▶ _Work required_
Include in the output exactly the lines from the opening of the data through the line containing "const seatGap = 0.2;", and nothing more.

▶ _Data segment_
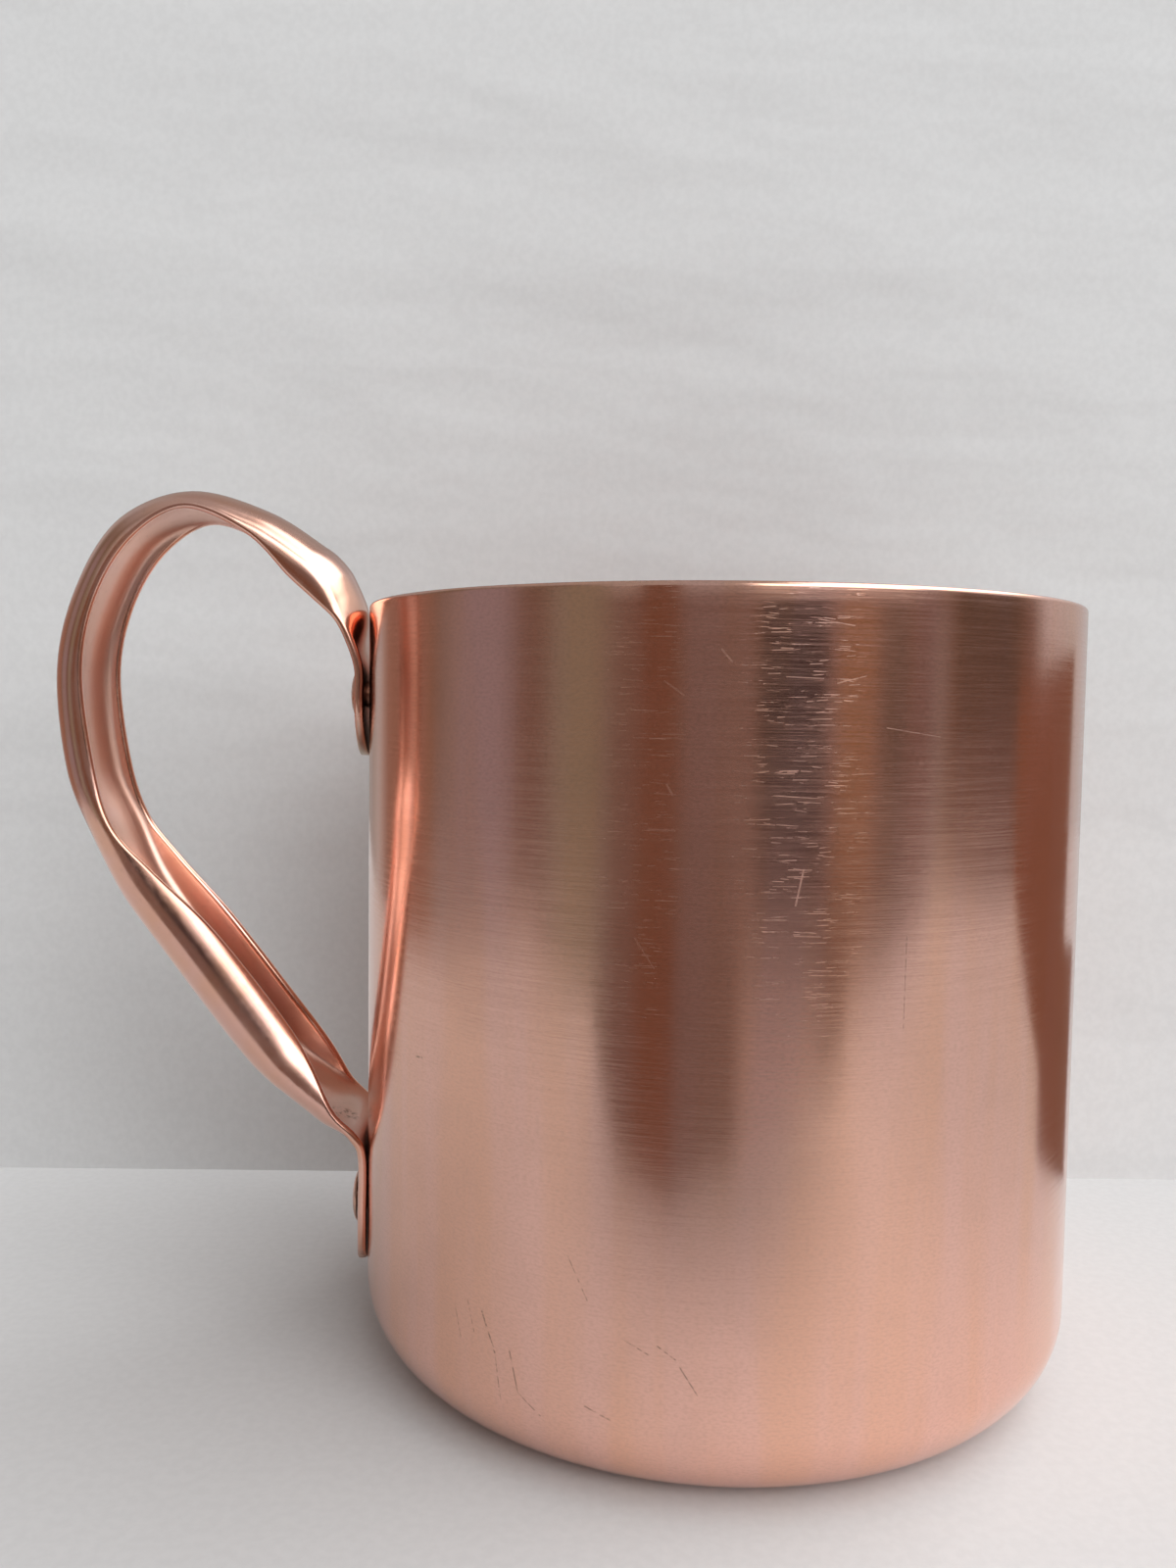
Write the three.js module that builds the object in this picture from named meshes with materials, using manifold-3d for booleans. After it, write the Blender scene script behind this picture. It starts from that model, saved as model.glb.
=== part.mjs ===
// A copper mug: a drawn cup with a straight wall, and a stamped strip handle held on by two rivets.
// Millimetres, +Z up. The cup's axis is Z, its flat underside is on Z = 0 and the handle is on the -X side.
import * as THREE from 'three';
import { mergeVertices } from 'three/addons/utils/BufferGeometryUtils.js';
import Module from 'manifold-3d';

const wasm = await Module();
wasm.setup();

// Cup body
const cupRadius = 41.3;
const cupHeight = 86.3;
const wall = 1.0;
const baseCorner = 8.4; // outside radius between the underside and the wall
const cupSides = 80;
const cornerSteps = 6;
const rimSteps = 4;

// Gap left between pieces that touch on the real mug
const seatGap = 0.2;

// Handle strip. Its width is taken between the centres of its rounded edges, or across its widest part where
// they are rolled in.
const stripThickness = 1.0;
const tabWidth = 13.5;
const tabPlane = cupRadius + seatGap + stripThickness / 2; // from the cup's axis to mid-thickness
const tabHug = hug(tabWidth); // how far the edges of the lower tab bend back round the cup
const upperRivetHeight = 76;
const lowerRivetHeight = 15;
const squareDepth = 3.2; // of a channel whose edges stand square to its crown; a deeper one rolls them in
const lipReach = 5.4; // half axis of the ellipse that the rolled part of an edge follows
const flatDepth = 0.001; // stands for no depth, so that a flat stretch has a section like the rest
const stripSteps = 3; // rings between two stations
const crownSteps = 14; // facets across the strip
const edgeSteps = 4; // facets round each edge, an even number
const tabEndSteps = 6; // rings round each tab's end
const tipWidth = 0.6; // of the last ring, between the centres of its edges

// Stations down the strip, from the upper rivet to the lower one: how far it stands out from the plane of
// the tabs, its height, its width and the depth of the channel. Between them they run on a smooth curve.
const stations = [
  [0.0, upperRivetHeight, tabWidth, 0.0],
  [0.0, 78.8, tabWidth, 0.0],
  [0.8, 81.6, 13.6, 0.4],
  [2.3, 84.6, 13.6, 2.4],
  [4.7, 86.9, 13.5, 4.0],
  [7.6, 89.5, 13.4, 4.3],
  [12.3, 94.2, 13.2, 2.7],
  [19.5, 97.0, 13.2, 1.8],
  [25.6, 93.5, 13.5, 3.0],
  [29.8, 86.6, 13.5, 3.1],
  [31.5, 78.1, 13.2, 3.45],
  [30.3, 67.4, 13.2, 3.7],
  [28.2, 60.5, 14.0, 3.1],
  [24.0, 55.3, 13.2, 4.8],
  [17.3, 48.2, 12.2, 6.2],
  [9.3, 37.8, 12.2, 6.4],
  [5.8, 32.5, 13.2, 5.3],
  [3.1, 27.4, 14.4, 2.6],
  [0.5, 24.6, 14.2, 0.8],
  [-tabHug, 22.0, tabWidth, tabHug],
  [-tabHug, lowerRivetHeight, tabWidth, tabHug],
];

// Rivets
const shankRadius = 1.6;
const holeRadius = shankRadius + 0.3;
const drillLength = 12; // of the cutter for the rivet holes
const headRadius = 3.0;
const upperHeadRise = 1.2; // above the tab's outer face
const lowerHeadRise = 0.9; // this head is hammered flatter
const tailRadius = 2.8; // the flattened tail inside the cup
const tailFlatRadius = 2.0;
const tailRise = 0.7;
const rivetSides = 24;
const domeSteps = 5;

const copper = { color: 0xc98468, roughness: 0.32, metalness: 1.0 };
const polishedCopper = { color: 0xd08a6c, roughness: 0.18, metalness: 1.0 };

// A closed surface with shared corners and no collapsed triangles.
function weld(geometry) {
  geometry.deleteAttribute('normal');
  geometry.deleteAttribute('uv');
  const welded = mergeVertices(geometry, 1e-4);
  const corners = welded.index.array;
  const kept = [];
  for (let i = 0; i < corners.length; i += 3) {
    const [a, b, c] = corners.slice(i, i + 3);
    if (a !== b && b !== c && c !== a) kept.push(a, b, c);
  }
  welded.setIndex(kept);
  return welded;
}

function toManifold(geometry) {
  return new wasm.Manifold(
    new wasm.Mesh({
      numProp: 3,
      vertProperties: new Float32Array(geometry.attributes.position.array),
      triVerts: new Uint32Array(geometry.index.array),
    }),
  );
}

function subtract(geometry, cutters) {
  let solid = toManifold(geometry);
  for (const cutter of cutters) solid = solid.subtract(toManifold(cutter));
  const mesh = solid.getMesh();
  const result = new THREE.BufferGeometry();
  result.setAttribute('position', new THREE.BufferAttribute(mesh.vertProperties, 3));
  result.setIndex(new THREE.BufferAttribute(mesh.triVerts, 1));
  return result;
}

// Points on an arc about (x, y), both ends included.
function arc(x, y, radius, fromDegrees, toDegrees, steps) {
  const points = [];
  for (let i = 0; i <= steps; i++) {
    const angle = THREE.MathUtils.degToRad(fromDegrees + ((toDegrees - fromDegrees) * i) / steps);
    points.push(new THREE.Vector2(x + radius * Math.cos(angle), y + radius * Math.sin(angle)));
  }
  return points;
}

// A hole's cutter: a rod along X through the wall on the handle's side.
function rivetHole(height) {
  const rod = new THREE.CylinderGeometry(holeRadius, holeRadius, drillLength, rivetSides);
  rod.rotateZ(Math.PI / 2);
  rod.translate(-cupRadius, 0, height);
  return weld(rod);
}

function cupGeometry() {
  const flat = cupRadius - baseCorner;
  const profile = [
    new THREE.Vector2(0, 0),
    ...arc(flat, baseCorner, baseCorner, -90, 0, cornerSteps),
    ...arc(cupRadius - wall / 2, cupHeight - wall / 2, wall / 2, 0, 180, rimSteps),
    ...arc(flat, baseCorner, baseCorner - wall, 0, -90, cornerSteps),
    new THREE.Vector2(0, wall),
  ];
  const cup = new THREE.LatheGeometry(profile, cupSides);
  cup.rotateX(Math.PI / 2);
  return subtract(weld(cup), [rivetHole(upperRivetHeight), rivetHole(lowerRivetHeight)]);
}

// Uniform Catmull-Rom interpolation between rows b and c of the station list.
function blendStations(a, b, c, d, t) {
  return b.map((value, k) => {
    const slope = c[k] - a[k];
    const bend = 2 * a[k] - 5 * b[k] + 4 * c[k] - d[k];
    const twist = 3 * b[k] - a[k] - 3 * c[k] + d[k];
    return 0.5 * (2 * value + slope * t + bend * t * t + twist * t ** 3);
  });
}

function smoothStations() {
  const last = stations.length - 1;
  const beyond = (end, next) => end.map((value, k) => 2 * value - next[k]);
  const rows = [beyond(stations[0], stations[1]), ...stations, beyond(stations[last], stations[last - 1])];
  const rings = [];
  for (let i = 0; i < last; i++) {
    for (let step = 0; step < stripSteps; step++) {
      rings.push(blendStations(rows[i], rows[i + 1], rows[i + 2], rows[i + 3], step / stripSteps));
    }
  }
  rings.push(stations[last]);
  return rings;
}

// How far a sheet of some width bends back at its edges to follow the cup.
function hug(width) {
  return width ** 2 / 8 / cupRadius;
}

// Rings that close a tab's lower end in a half circle about its rivet. bent is 1 for a tab that is bent round
// the cup and 0 for a flat one.
function tabEnd(rivetHeight, bent) {
  const endRadius = (tabWidth + stripThickness) / 2;
  const sweep = Math.acos((tipWidth + stripThickness) / 2 / endRadius);
  const rings = [];
  for (let i = 1; i <= tabEndSteps; i++) {
    const angle = (sweep * i) / tabEndSteps;
    const width = 2 * endRadius * Math.cos(angle) - stripThickness;
    const back = bent * hug(width);
    rings.push([-back, rivetHeight - endRadius * Math.sin(angle), width, back]);
  }
  return rings;
}

// The closed section at one ring, as [across the strip, outwards] pairs: an arched sheet with round edges.
function stripSection(width, depth) {
  const rise = Math.max(depth, flatDepth);
  const crownRise = Math.min(rise, squareDepth);
  const crownAngle = (Math.PI / 2) * Math.sqrt(crownRise / squareDepth);
  const edgeAngle = crownAngle + Math.asin((rise - crownRise) / lipReach);
  const across = width / 2 / Math.sin(crownAngle);
  const crownReach = crownRise / (1 - Math.cos(crownAngle));
  const half = stripThickness / 2;
  const point = (angle, turn) => {
    const reach = Math.abs(angle) <= crownAngle ? crownReach : lipReach;
    const normal = new THREE.Vector2(reach * Math.sin(angle), across * Math.cos(angle)).normalize();
    normal.rotateAround(new THREE.Vector2(), turn);
    const out = rise - crownReach + reach * Math.cos(angle);
    return [across * Math.sin(angle) + half * normal.x, out + half * normal.y];
  };
  const sweep = (i) => edgeAngle * ((2 * i) / crownSteps - 1);
  const roll = (i) => (-Math.PI * i) / edgeSteps;
  const section = [];
  for (let i = 0; i <= crownSteps; i++) section.push(point(sweep(i), 0));
  for (let i = 1; i < edgeSteps; i++) section.push(point(edgeAngle, roll(i)));
  for (let i = crownSteps; i >= 0; i--) section.push(point(sweep(i), Math.PI));
  for (let i = 1; i < edgeSteps; i++) section.push(point(-edgeAngle, Math.PI + roll(i)));
  return section;
}

// Places a section square to the strip's path between its neighbour rings, or level on the upright tabs.
function placeSection(ring, before, after) {
  const [reach, height, width, depth] = ring;
  const lean = reach > 0 || depth > tabHug ? after[0] - before[0] : 0;
  const along = new THREE.Vector2(lean, after[1] - before[1]).normalize();
  const outward = new THREE.Vector2(-along.y, along.x);
  return stripSection(width, depth).map(([across, out]) => [
    -(tabPlane + reach + outward.x * out),
    across,
    height + outward.y * out,
  ]);
}

// Closes a section with a ladder of quads from one edge of the strip to the other. At the two ends of the
// ladder a quad has two corners in one place, and weld() drops the half of it that has no area.
function capFaces(size) {
  const faces = [];
  for (let k = -edgeSteps / 2; k < crownSteps + edgeSteps / 2; k++) {
    const a = (k + size) % size;
    const b = (k + 1 + size) % size;
    const c = size - edgeSteps - k - 1;
    const d = (c + 1) % size;
    faces.push(a, c, b, a, d, c);
  }
  return faces;
}

// Joins a list of strip sections into one closed surface.
function loft(sections) {
  const size = sections[0].length;
  const lastRing = (sections.length - 1) * size;
  const faces = [...capFaces(size), ...capFaces(size).reverse().map((corner) => corner + lastRing)];
  for (let start = 0; start < lastRing; start += size) {
    for (let j = 0; j < size; j++) {
      const a = start + j;
      const b = start + ((j + 1) % size);
      faces.push(a, b, b + size, a, b + size, a + size);
    }
  }
  const geometry = new THREE.BufferGeometry();
  geometry.setAttribute('position', new THREE.Float32BufferAttribute(sections.flat(2), 3));
  geometry.setIndex(faces);
  return geometry;
}

function handleGeometry() {
  const upperEnd = tabEnd(upperRivetHeight, 0).reverse();
  const rings = [...upperEnd, ...smoothStations(), ...tabEnd(lowerRivetHeight, 1)];
  const last = rings.length - 1;
  const sections = rings.map((ring, i) => {
    const before = rings[Math.max(0, i - 1)];
    const after = rings[Math.min(last, i + 1)];
    return placeSection(ring, before, after);
  });
  return subtract(weld(loft(sections)), [rivetHole(upperRivetHeight), rivetHole(lowerRivetHeight)]);
}

// A rivet lying along X, with its domed head outside the tab and its flattened tail inside the cup.
function rivetGeometry(height, headRise) {
  const tabFace = tabPlane + stripThickness / 2;
  const headSeat = tabFace + seatGap;
  const domeRise = tabFace + headRise - headSeat;
  const tailSeat = cupRadius - wall - seatGap;
  const tailEnd = tailSeat - tailRise;
  const profile = [
    new THREE.Vector2(0, tailEnd),
    new THREE.Vector2(tailFlatRadius, tailEnd),
    new THREE.Vector2(tailRadius, tailSeat - tailRise / 2),
    new THREE.Vector2(tailRadius, tailSeat),
    new THREE.Vector2(shankRadius, tailSeat),
    new THREE.Vector2(shankRadius, headSeat),
  ];
  for (let i = 0; i <= domeSteps; i++) {
    const angle = (Math.PI / 2) * (i / domeSteps);
    profile.push(new THREE.Vector2(headRadius * Math.cos(angle), headSeat + domeRise * Math.sin(angle)));
  }
  const rivet = new THREE.LatheGeometry(profile, rivetSides);
  rivet.rotateZ(Math.PI / 2);
  rivet.translate(0, 0, height);
  return weld(rivet);
}

function piece(name, geometry, finish) {
  const mesh = new THREE.Mesh(geometry, new THREE.MeshStandardMaterial(finish));
  mesh.name = name;
  return mesh;
}

const mug = new THREE.Group();
mug.add(piece('cup_body', cupGeometry(), copper));
mug.add(piece('handle', handleGeometry(), polishedCopper));
mug.add(piece('upper_rivet', rivetGeometry(upperRivetHeight, upperHeadRise), polishedCopper));
mug.add(piece('lower_rivet', rivetGeometry(lowerRivetHeight, lowerHeadRise), polishedCopper));

export default mug;
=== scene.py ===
"""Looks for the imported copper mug: a satin drawn cup, a stamped strip handle and two rivets.

Metres, in the same frame as the CAD: the cup's axis is Z, it stands on Z = 0 and the handle is on -X.
"""

import math

import bpy
from mathutils import Matrix, Vector


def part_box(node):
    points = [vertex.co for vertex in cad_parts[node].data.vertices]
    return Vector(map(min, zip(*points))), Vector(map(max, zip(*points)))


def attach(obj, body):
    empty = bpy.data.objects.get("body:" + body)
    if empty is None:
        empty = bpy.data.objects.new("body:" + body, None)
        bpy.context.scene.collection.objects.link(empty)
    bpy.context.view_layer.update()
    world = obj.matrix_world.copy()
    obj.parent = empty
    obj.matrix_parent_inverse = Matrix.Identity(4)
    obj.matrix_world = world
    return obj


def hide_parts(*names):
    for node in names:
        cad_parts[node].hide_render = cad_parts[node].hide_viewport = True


MM = 0.001

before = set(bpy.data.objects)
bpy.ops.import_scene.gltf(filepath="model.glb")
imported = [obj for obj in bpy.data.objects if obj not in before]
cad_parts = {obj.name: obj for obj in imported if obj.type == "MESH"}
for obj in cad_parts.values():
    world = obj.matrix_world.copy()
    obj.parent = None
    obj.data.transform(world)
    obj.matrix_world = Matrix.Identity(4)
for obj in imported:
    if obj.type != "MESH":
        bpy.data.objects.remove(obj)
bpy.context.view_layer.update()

# Cup body
cup_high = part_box("cup_body")[1]
CUP_RADIUS = cup_high.x
CUP_HEIGHT = cup_high.z
WALL = 1.0 * MM
BASE_CORNER = 8.4 * MM  # outside radius between the underside and the wall
CUP_SIDES = 256
WALL_ROWS = 44
CORNER_STEPS = 20
RIM_STEPS = 12
BASE_RINGS = 12

# Handle strip. Its width is taken between the centres of its rounded edges, or across its widest part where
# they are rolled in.
SEAT_GAP = 0.2 * MM
STRIP_THICKNESS = 1.0 * MM
TAB_WIDTH = 13.5 * MM
TAB_PLANE = CUP_RADIUS + SEAT_GAP + STRIP_THICKNESS / 2
SQUARE_DEPTH = 3.2 * MM  # of a channel whose edges stand square to its crown; a deeper one rolls them in
LIP_REACH = 5.4 * MM  # half axis of the ellipse that the rolled part of an edge follows
FLAT_DEPTH = 0.001 * MM
STRIP_STEPS = 12
CROWN_STEPS = 32
EDGE_STEPS = 8
TAB_END_STEPS = 16
TIP_WIDTH = 0.3 * MM
SHARP_ANGLE = math.radians(40)  # edges that turn more than this stay crisp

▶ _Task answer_
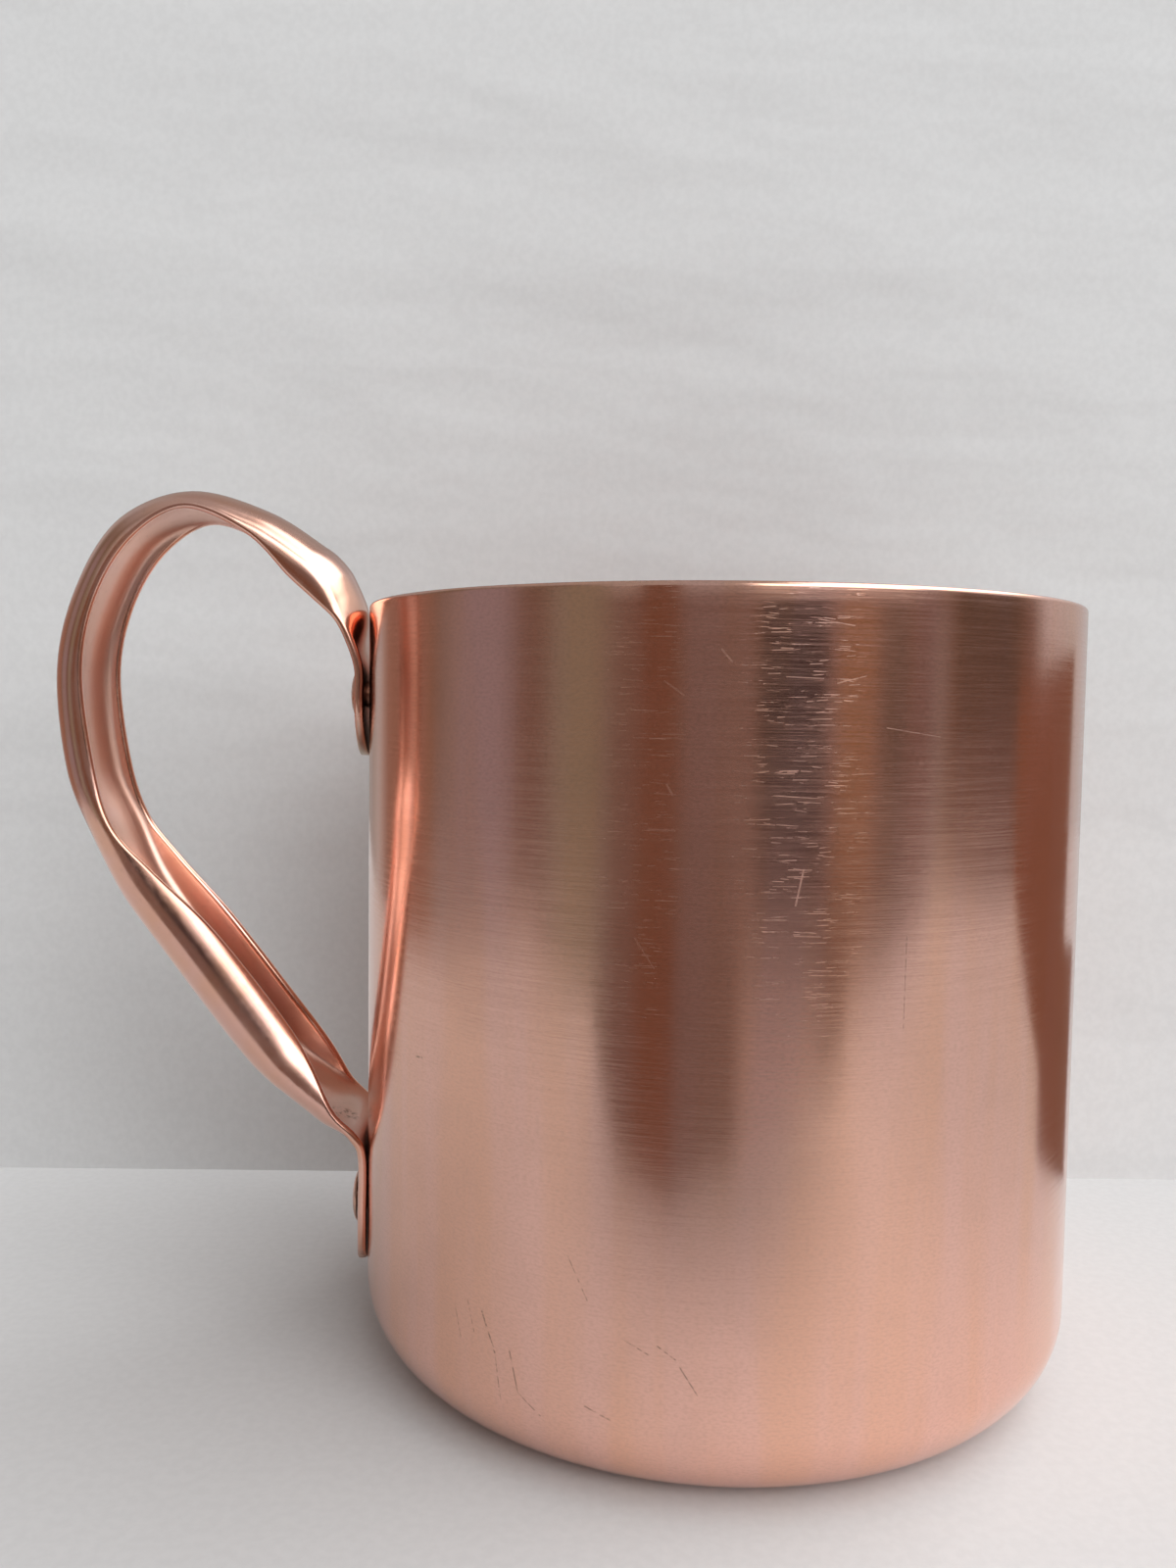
Write the three.js module that builds the object in this picture from named meshes with materials, using manifold-3d for booleans. After it, write the Blender scene script behind this picture. It starts from that model, saved as model.glb.
=== part.mjs ===
// A copper mug: a drawn cup with a straight wall, and a stamped strip handle held on by two rivets.
// Millimetres, +Z up. The cup's axis is Z, its flat underside is on Z = 0 and the handle is on the -X side.
import * as THREE from 'three';
import { mergeVertices } from 'three/addons/utils/BufferGeometryUtils.js';
import Module from 'manifold-3d';

const wasm = await Module();
wasm.setup();

// Cup body
const cupRadius = 41.3;
const cupHeight = 86.3;
const wall = 1.0;
const baseCorner = 8.4; // outside radius between the underside and the wall
const cupSides = 80;
const cornerSteps = 6;
const rimSteps = 4;

// Gap left between pieces that touch on the real mug
const seatGap = 0.2;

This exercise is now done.